Non volevo che mi vedesse piangere.

"Mia moglie mi ha accennato il tuo problema".
Annuì, era l'unica cosa da fare in alcuni casi. Ero a disagio, era già abbastanza difficile parlarne con una donna. La Morris, questa me l'avrebbe pagata.
"Ci sono delle terapie a lungo termine, che potrebbero darti speranza".
"Che genere di terapie?". Domandò la mia istitutrice.
"Nulla di invasivo, è una cura che va fatta per qualche mese, dopo di che, vedremo come procede, tramite un'ecografia".
Entrambi mi guardavano, in attesa di una mia reazione.
"Va bene, proviamo", sussurrai. Non avevo nulla da perdere.
Lasciai quella clinica, sentendomi più leggera.
Ovviamente sapevo che non dovevo illudermi, ma a differenza dalla prima dottoressa che avevo consultato, il signor Wilson, aveva dimostrato maggiore esperienza nel settore. Mi aveva spiegato, dettagliatamente, quello che era il mio problema, le varie cure da poter intraprendere e i tempi di attesa per un possibile miglioramento.

"Non so davvero come ringraziarla". Era quasi un sogno camminare su una delle principali strade di Londra. Tutto questo, mi avrebbe solo fatto bene.
"Non essere sciocca, non devi ringraziarmi di nulla". Sbuffò una risata, agitando le mani per aria. Anche lei sembrava più spensierata, più tranquilla.
"Davvero Miss Morris, da sola non avrei combinato nulla di buono, mi sarei solo fatta abbattere".
"Sei forte krystal, devi avere più fiducia in te stessa, vieni andiamo", mi trascinò verso il primo bar che incontrammo.

Ero sempre stata molto curiosa, fin da piccola.

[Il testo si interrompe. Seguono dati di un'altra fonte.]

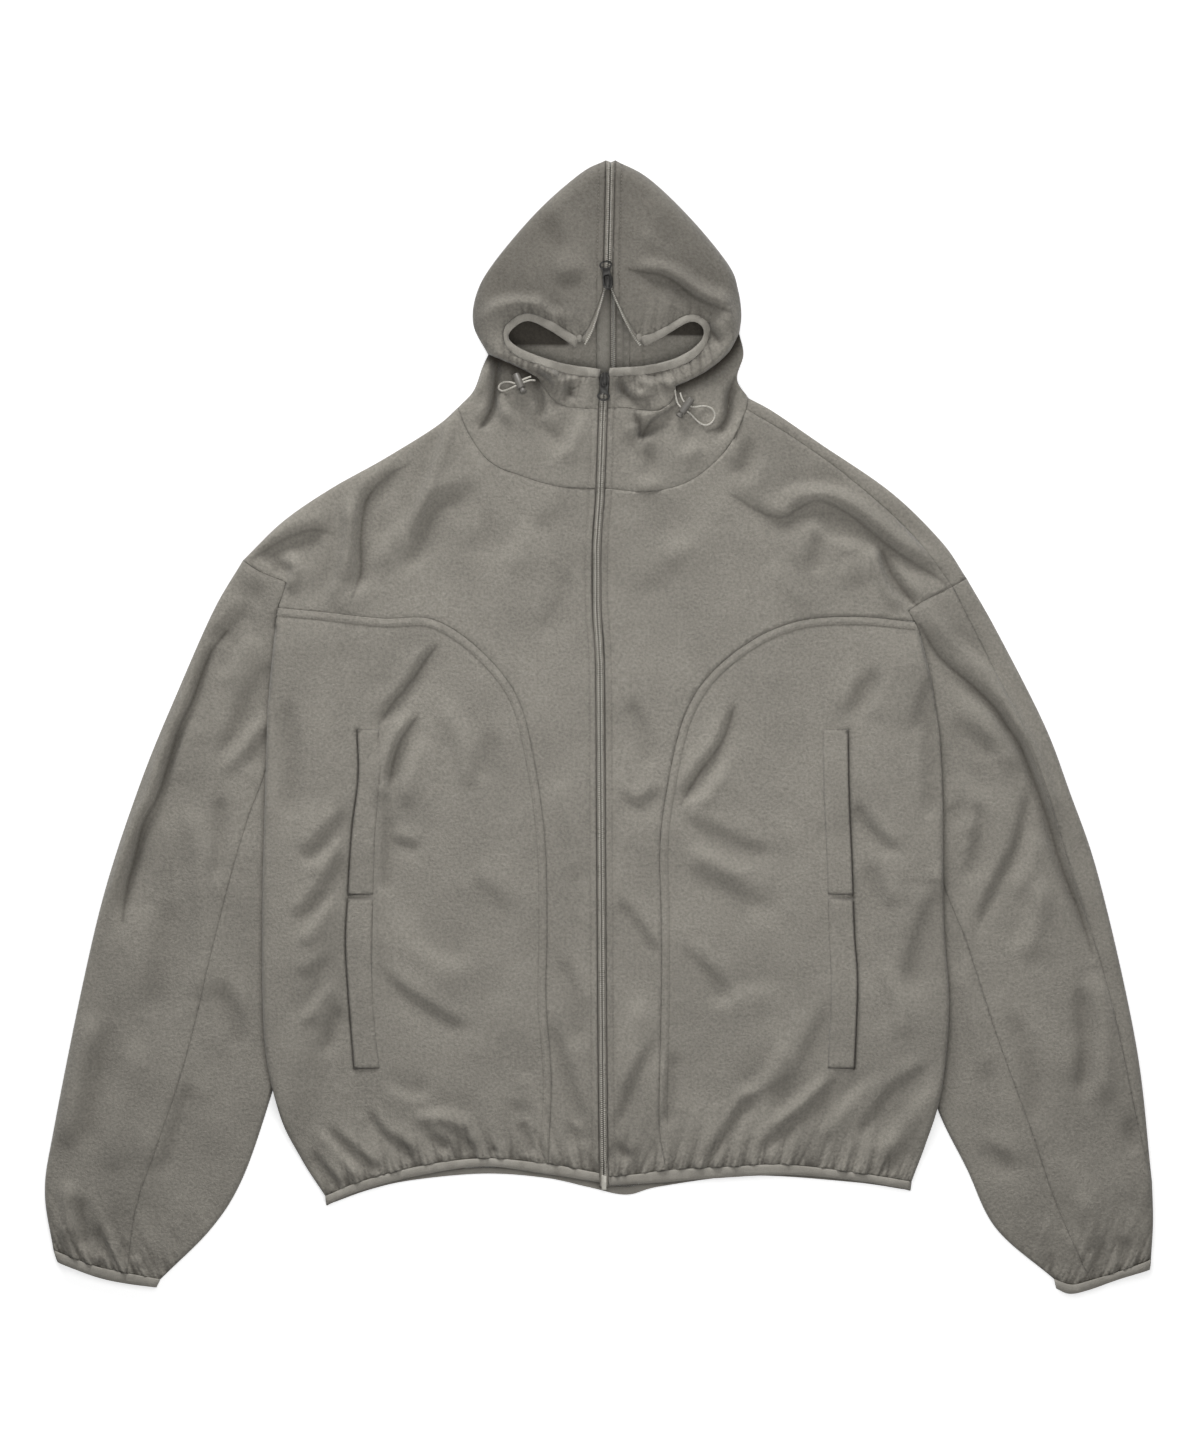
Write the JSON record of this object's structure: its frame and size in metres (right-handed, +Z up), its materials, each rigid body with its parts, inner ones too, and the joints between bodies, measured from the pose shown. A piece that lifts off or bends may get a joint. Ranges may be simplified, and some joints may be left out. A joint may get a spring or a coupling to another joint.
{
  "type": "zip-up hoodie",
  "caption": "Fleece hoodie laid flat on its back, front zip closed, hood up and closed over the face by its own short zip, cord locks at the neck.",
  "frame": {"origin": "centre of the bounding box on the table the hoodie lies on", "axes": "+X to the viewer's right across the front, +Y from the hem to the hood, +Z up out of the front"},
  "size_m": [1.052, 1.075, 0.0361],
  "materials": {
    "fleece": "napped microfleece, warm taupe grey, matte",
    "fleece_inside": "the fleece's smoother inner side, matte",
    "binding": "folded elastic binding, fine rib, low sheen",
    "zip_tape": "woven zip tape, matte",
    "zip_coil": "nylon coil, satin",
    "gunmetal": "gunmetal plating, satin",
    "lock_plastic": "moulded plastic in the fleece's colour, matte",
    "cord": "braided elastic cord, pale grey"
  },
  "bodies": {
    "garment": {"back": "fleece", "back_shoulder_right": "fleece", "collar_left": "fleece", "collar_right": "fleece", "cord_left": "cord", "cord_right": "cord", "cuff_top_left": "binding", "cuff_top_right": "binding", "cuff_under_left": "binding", "cuff_under_right": "binding", "face_binding_left": "binding", "face_binding_right": "binding", "front_centre_left": "fleece", "front_centre_right": "fleece", "front_side_left": "fleece", "front_side_right": "fleece", "hem_back": "binding", "hem_front_left": "binding", "hem_front_right": "binding", "hood_back_left": "fleece_inside", "hood_back_right": "fleece_inside", "hood_left": "fleece", "hood_right": "fleece", "inside_chain": "zip_coil", "inside_tape_left": "zip_tape", "inside_tape_right": "zip_tape", "lock_barrel_left": "lock_plastic", "lock_barrel_right": "lock_plastic", "pocket_welt_lower_left": "fleece", "pocket_welt_lower_right": "fleece", "pocket_welt_upper_left": "fleece", "pocket_welt_upper_right": "fleece", "sleeve_back_right": "fleece", "sleeve_inner_left": "fleece", "sleeve_inner_right": "fleece", "sleeve_outer_left": "fleece", "sleeve_outer_right": "fleece", "sleeve_under_left": "fleece", "sleeve_under_right": "fleece", "slider_front": "gunmetal", "slider_hood": "gunmetal", "zip_box": "zip_coil", "zip_chain_front": "zip_coil", "zip_chain_hood": "zip_coil", "zip_tape_front_left": "zip_tape", "zip_tape_front_right": "zip_tape", "zip_tape_hood_left": "zip_tape", "zip_tape_hood_right": "zip_tape"},
    "front_pull": {"pull_front": "gunmetal"},
    "hood_pull": {"pull_hood": "gunmetal"},
    "left_button": {"lock_button_left": "lock_plastic"},
    "right_button": {"lock_button_right": "lock_plastic"}
  },
  "joints": [
    {"name": "front_pull_swing", "type": "hinge", "parent": "garment", "child": "front_pull", "pos_m": [0.00475, 0.3316, 0.0192], "axis": [-0.9976, 0.0698, 0], "range_deg": [0, 150]},
    {"name": "hood_pull_swing", "type": "hinge", "parent": "garment", "child": "hood_pull", "pos_m": [0.0075, 0.4154, 0.03418], "axis": [0.9945, 0.1045, 0], "range_deg": [0, 150]},
    {"name": "left_lock_press", "type": "slide", "parent": "garment", "child": "left_button", "axis": [-0.3591, 0.8066, -0.4695], "range_m": [0, 0.002], "stiffness_N_per_m": 400, "springref_m": -0.002},
    {"name": "right_lock_press", "type": "slide", "parent": "garment", "child": "right_button", "axis": [0.5707, 0.8212, 0], "range_m": [0, 0.002], "stiffness_N_per_m": 400, "springref_m": -0.002}
  ]
}
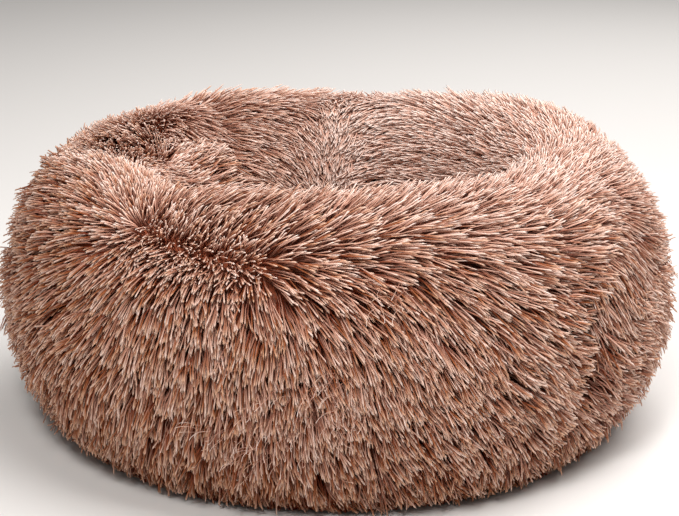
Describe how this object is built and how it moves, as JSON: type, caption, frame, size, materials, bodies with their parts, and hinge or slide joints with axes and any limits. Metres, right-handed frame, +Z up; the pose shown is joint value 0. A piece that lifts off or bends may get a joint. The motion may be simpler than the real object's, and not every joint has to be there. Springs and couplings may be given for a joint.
{
  "type": "donut pet bed",
  "caption": "Round plush pet bed: a raised fibre-filled ring around a sunken round nest, on a flat non-slip base with a zip underneath.",
  "frame": {"origin": "on the floor, below the centre of the ring", "axes": "+Z up, +X to the right and -Y to the front as the bed is seen in the picture"},
  "size_m": [0.4988, 0.4988, 0.2128],
  "materials": {
    "fur": "matte",
    "nest_fur": "matte",
    "liner": "matte",
    "fibre": "matte",
    "base_cloth": "matte",
    "binding": "matte",
    "zip_tape": "matte",
    "zip_row": "satin",
    "metal": "satin",
    "label": "matte"
  },
  "bodies": {
    "bed": {"fur_panel_front": "fur", "fur_panel_rear": "fur", "centre_panel": "nest_fur", "bolster_liner_top": "liner", "bolster_liner_bottom": "liner", "bolster_fill": "fibre", "pad_liner_top": "liner", "pad_liner_bottom": "liner", "pad_fill": "fibre", "base_panel_front": "base_cloth", "base_panel_rear": "base_cloth", "base_wadding_front": "fibre", "base_wadding_rear": "fibre", "base_binding": "binding", "zip_tape_front": "zip_tape", "zip_tape_rear": "zip_tape", "zip_row_front": "zip_row", "zip_row_rear": "zip_row", "zip_top_stop": "metal", "zip_bottom_stop": "metal", "care_label": "label"},
    "slider": {"zip_slider": "metal"},
    "pull": {"zip_pull": "metal"}
  },
  "joints": [
    {"name": "zip_slide", "type": "slide", "parent": "bed", "child": "slider", "axis": [1, 0, 0], "range_m": [0, 0.28]},
    {"name": "pull_turn", "type": "hinge", "parent": "slider", "child": "pull", "pos_m": [-0.14, 0.06, 0.0023], "axis": [0, 1, 0], "range_deg": [0, 180]}
  ]
}
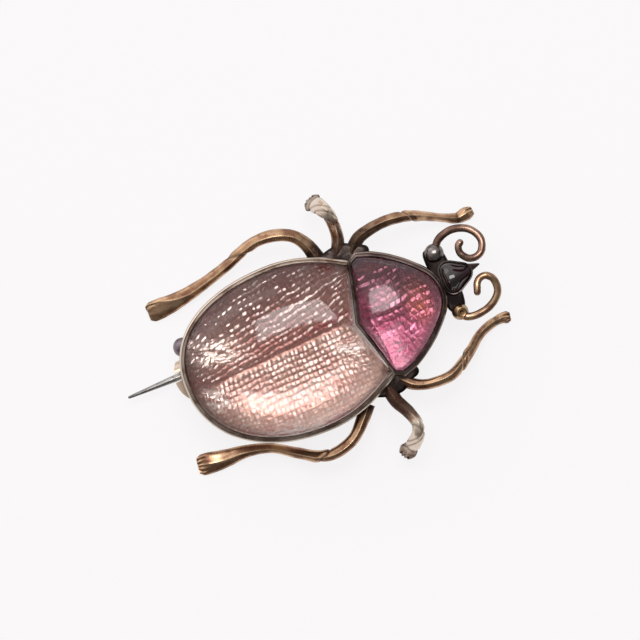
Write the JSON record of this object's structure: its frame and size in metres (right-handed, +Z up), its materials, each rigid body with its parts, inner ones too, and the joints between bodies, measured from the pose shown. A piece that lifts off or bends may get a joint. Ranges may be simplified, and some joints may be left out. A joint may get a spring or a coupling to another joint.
{
  "type": "insect brooch",
  "caption": "Beetle brooch with foiled cabochon body and thorax, dark stone head, bowed legs, curled feelers and a hinged pin with an open catch.",
  "frame": {"origin": "centre of the underside of the whole part's box, where the four standing feet touch the ground", "axes": "+X to the beetle's head, +Y to the beetle's left, +Z up, away from the clothes"},
  "size_m": [0.043, 0.031, 0.009],
  "materials": {
    "setting": "aged, dark in the hollows",
    "pale_stone": "polished",
    "pink_stone": "polished",
    "dark_stone": "polished",
    "pale_foil": "embossed foil",
    "pink_foil": "embossed foil",
    "pin_steel": "dulled"
  },
  "bodies": {
    "brooch": {"setting": "setting", "abdomen_stone": "pale_stone", "thorax_stone": "pink_stone", "head_stone": "dark_stone", "abdomen_foil": "pale_foil", "thorax_foil": "pink_foil", "hinge_rivet": "pin_steel"},
    "pin": {"pin_stem": "pin_steel"}
  },
  "joints": [
    {"name": "pin_hinge", "type": "hinge", "parent": "brooch", "child": "pin", "pos_m": [0.01063, 0.00265, 0.00171], "axis": [0, -0.866, 0.5], "range_deg": [0, 60]}
  ]
}
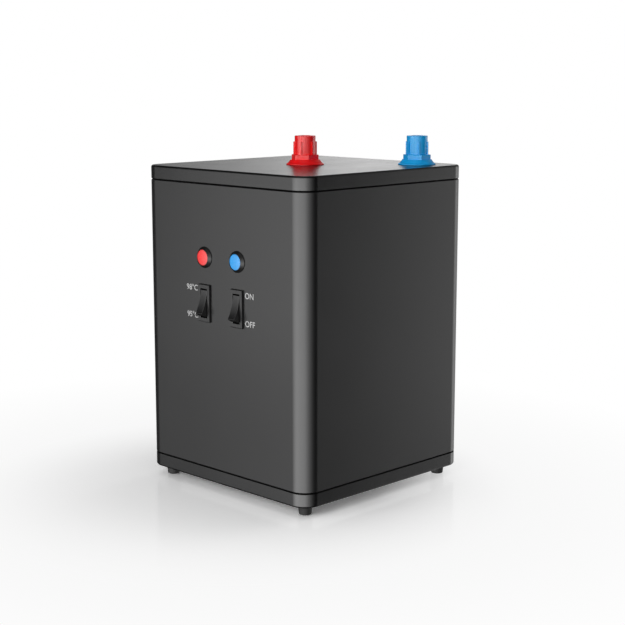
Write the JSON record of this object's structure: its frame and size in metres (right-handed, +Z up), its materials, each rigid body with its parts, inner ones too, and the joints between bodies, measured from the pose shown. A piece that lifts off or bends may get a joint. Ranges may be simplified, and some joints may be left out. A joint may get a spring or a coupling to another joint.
{
  "type": "hot water tank",
  "caption": "Square black under-counter hot water tank on small feet, with red and blue pilot lamps and rocker switches on its front and red and blue hose connectors on its lid.",
  "frame": {"origin": "on the floor, under the middle of the casing", "axes": "+Z up; the front panel with the lamps and rocker switches faces -Y; +X is to the right seen from the front"},
  "size_m": [0.19, 0.2054, 0.2905],
  "materials": {
    "casing_black": "satin powder coat",
    "moulded_black": "fine moulded texture",
    "switch_black": "satin gloss",
    "rubber_black": "matt",
    "hot_red": "moulded gloss",
    "cold_blue": "moulded gloss",
    "lens_red": "frosted lens",
    "lens_blue": "frosted lens",
    "stainless": "brushed",
    "brass": "plain machined",
    "foam_white": "foam bead",
    "nylon_white": "moulded nylon",
    "silicone_red": "matt",
    "board_green": "solder mask",
    "part_blue": "moulded",
    "core_grey": "moulded",
    "lead_red": "insulation",
    "lead_blue": "insulation",
    "lead_green": "insulation",
    "lead_black": "insulation"
  },
  "bodies": {
    "tank": {"base_cap": "moulded_black", "body_sleeve": "casing_black", "top_cap": "moulded_black", "foot_front_left": "rubber_black", "foot_front_right": "rubber_black", "foot_rear_left": "rubber_black", "foot_rear_right": "rubber_black", "hot_outlet_connector": "hot_red", "hot_sealing_washer": "silicone_red", "hot_lock_nut": "nylon_white", "cold_inlet_connector": "cold_blue", "cold_sealing_washer": "silicone_red", "cold_lock_nut": "nylon_white", "red_lamp_bezel": "switch_black", "red_lamp_lens": "lens_red", "red_lamp_nut": "brass", "red_lamp_base": "nylon_white", "blue_lamp_bezel": "switch_black", "blue_lamp_lens": "lens_blue", "blue_lamp_nut": "brass", "blue_lamp_base": "nylon_white", "temperature_switch_housing": "switch_black", "temperature_switch_base": "nylon_white", "power_switch_housing": "switch_black", "power_switch_base": "nylon_white", "cable_gland": "moulded_black", "gland_nut": "moulded_black", "inner_tank": "stainless", "tank_stand": "nylon_white", "insulation_front_half": "foam_white", "insulation_rear_half": "foam_white", "hot_outlet_pipe": "stainless", "cold_inlet_pipe": "stainless", "drain_tube": "stainless", "drain_plug": "brass", "flange_gasket": "silicone_red", "element_flange": "brass", "flange_bolt_1": "stainless", "flange_bolt_2": "stainless", "flange_bolt_3": "stainless", "flange_bolt_4": "stainless", "heating_element": "stainless", "sensor_pocket": "stainless", "temperature_sensor": "nylon_white", "thermal_cutout": "core_grey", "board_bracket": "nylon_white", "control_board": "board_green", "board_transformer": "core_grey", "board_relay": "part_blue", "board_header": "nylon_white", "terminal_block": "nylon_white", "power_live_lead": "lead_black", "switched_live_lead": "lead_black", "selector_lead": "lead_red", "element_live_lead": "lead_red", "element_neutral_lead": "lead_blue", "earth_lead": "lead_green", "sensor_lead": "lead_black"},
    "temperature_rocker": {"temperature_switch_rocker": "switch_black"},
    "power_rocker": {"power_switch_rocker": "switch_black"}
  },
  "joints": [
    {"name": "temperature_rocker_hinge", "type": "hinge", "parent": "tank", "child": "temperature_rocker", "pos_m": [-0.0195, -0.0947, 0.1581], "axis": [1, 0, 0], "range_deg": [0, 35]},
    {"name": "power_rocker_hinge", "type": "hinge", "parent": "tank", "child": "power_rocker", "pos_m": [0.0195, -0.0947, 0.1581], "axis": [1, 0, 0], "range_deg": [0, 35]}
  ]
}
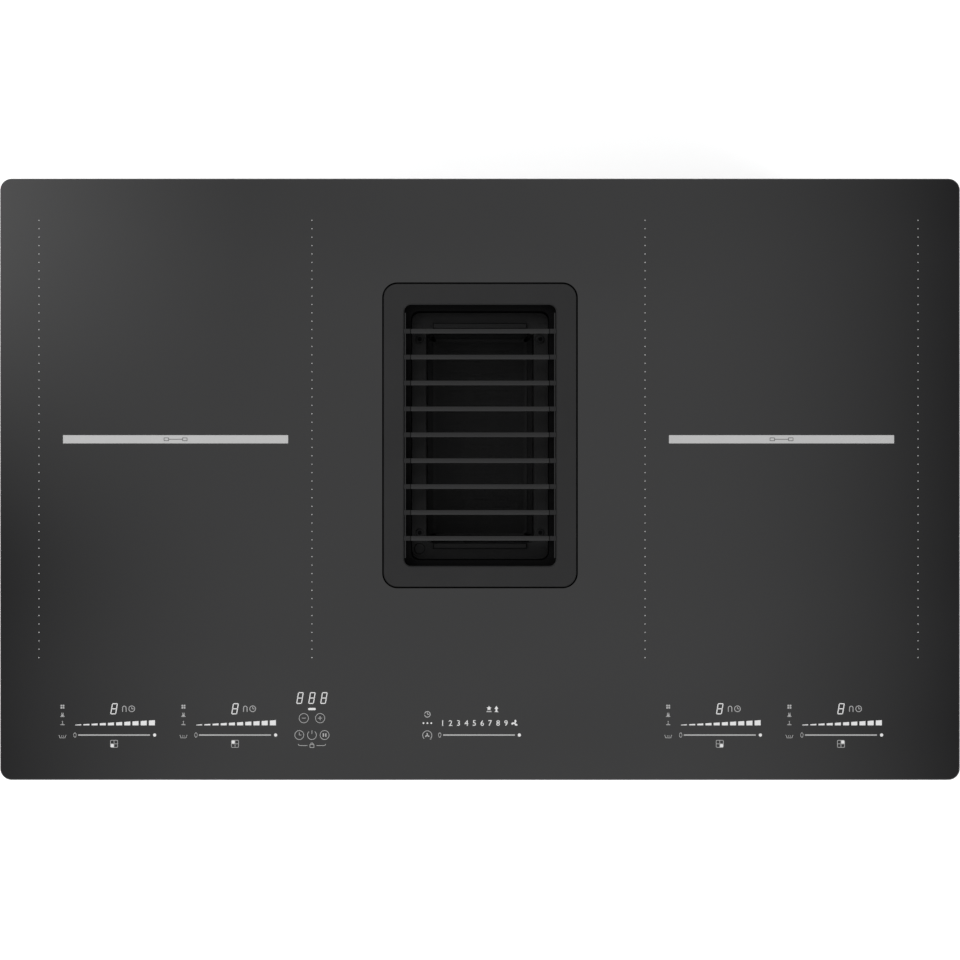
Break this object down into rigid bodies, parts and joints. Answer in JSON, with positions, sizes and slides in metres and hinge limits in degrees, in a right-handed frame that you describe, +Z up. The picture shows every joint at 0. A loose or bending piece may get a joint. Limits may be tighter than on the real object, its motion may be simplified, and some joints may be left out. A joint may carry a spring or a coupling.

Osservavo ogni minimo dettaglio di un posto nuovo, probabilmente perché non capitava spesso di vedere qualcosa di diverso. Ed ancora oggi era così. Fra un mese, avrei saputo descrivere alla perfezione questa stanza, dove ora stavamo sorseggiando un the.
"Ti sei divertita con Corinne?".
"Oh molto, è una ragazza davvero simpatica". La sua storia mi aveva colpita molto. Credevo di avere molte cose in comune con lei, in un certo senso ci comprendevamo alla grande ed io adoravo questa cosa. Con Tate, ultimamente, le cose non andavano tanto bene, il nostro era un rapporto fortemente altalenante. C'erano giorni, in cui era carinissima con me, ed altri, in cui si dimenticava persino della mia esistenza. Dopo tanti anni, non ero ancora riuscita a capirla per bene e questo era strano, oltre che molto triste.
"Clelia mi ha raccontato del suo cambiamento", mormorò, storcendo le labbra.
"Ha solo bisogno di tempo per metabolizzare la notizia", dissi la mia, era comprensibile che non avesse preso bene una cosa del genere.
"Sua madre è molto preoccupata per la scuola, ne ha combinate davvero tante nell'ultimo anno". Scosse il capo. "Vorrei aiutarle".
"Come?". Domandai curiosa.
"Potrebbe frequentare la tua scuola", disse, quasi come se mi stesse chiedendo il permesso.
"Ma abita qui", mi accigliai.
"Sto pensando anche a quello", mormorò pensierosa. "Devo solo parlarne con Clelia".
"Posso sapere di cosa si tratta?".
"A tempo debito cara, a tempo debito".
"Mh, le piace tenermi sulle spine", misi il broncio.
"Qualcosa del genere", ridacchiò. "Ma ora parliamo di te", mormorò, guardandomi di sottecchi. "Cosa succede con Damon?".